O meu assunto favorito sou eu. É viciante, arrisco a dizer. Gosto de me expor a limites. Gosto de me ver a vencer. Se perco, arraso-me. Portanto, prefiro sempre as vitórias. Não obstante, nunca me recuso um desafio e uma luta. Tenho sede de me ver a crescer nos dias. Nas pessoas. De conseguir sempre um pouco mais de espaço e de tempo.
Reconheço em mim uma apetecência. Queda. Atracção. Por pessoas comprometidas. Ou melhor, reconhecia. Existia uma razão. Duas. A primeira é óbvia as pessoas comprometidas acabam por ser mais interessantes. E aqui, refiro-me aquelas comprometidas com outras pessoas. Ou com elas próprias. Há dos dois tipos. Ambos cativantes. Mas vamos-nos concentrar no primeiro tipo.

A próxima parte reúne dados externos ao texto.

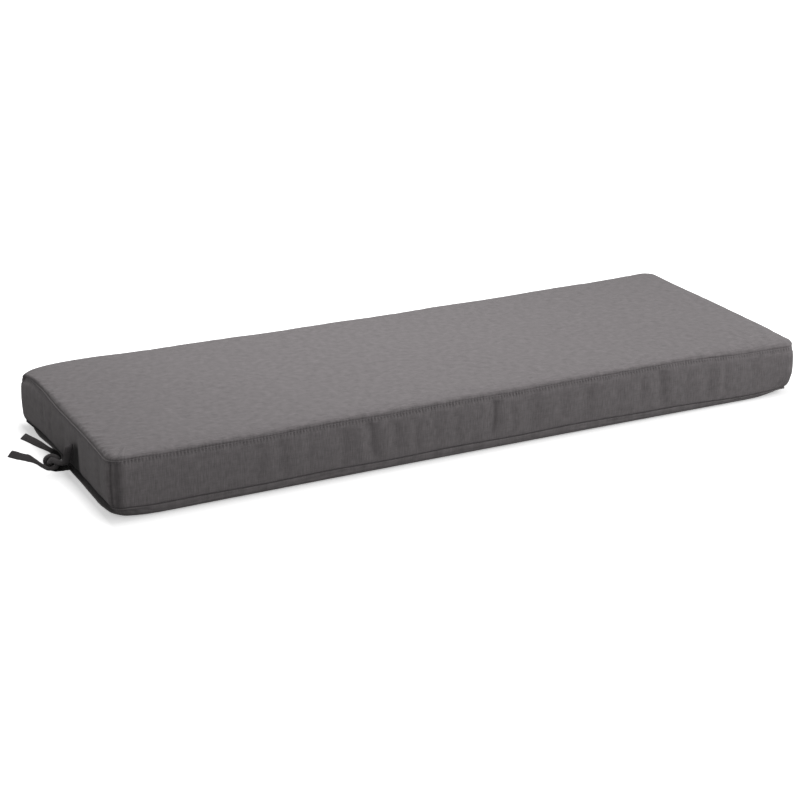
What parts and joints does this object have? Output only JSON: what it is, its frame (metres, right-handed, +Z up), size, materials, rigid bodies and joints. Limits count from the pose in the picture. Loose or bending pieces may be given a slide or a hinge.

A segunda razão, explica-se com a alergia crónica que durante anos mantive sobre as relações. As amarras. O compromisso. A responsabilidade. A lamechiche. A partilha. Rapidamente cheguei à conclusão (devia ter uns 18 anos) que não era, de todo, vida para uma menina como eu. Durante estes últimos anos, estive quase sempre com alguém. A maioria reconduzem-se a entusiasmos. Uns engraçados. Uns enfadanhos. O prazo limite que se me impunha era de um mês. Era tempo suficiente para me enjoar. Ou para se enjoarem de mim. Entre os entusiasmos contam-se alguns com pessoas comprometidas. E aqui inclui-se os meninos, para dar uso aos meus 2% de bissexualidade. Atenção, bissexualidade e não heterossexualidade. Há que tingir a diferença.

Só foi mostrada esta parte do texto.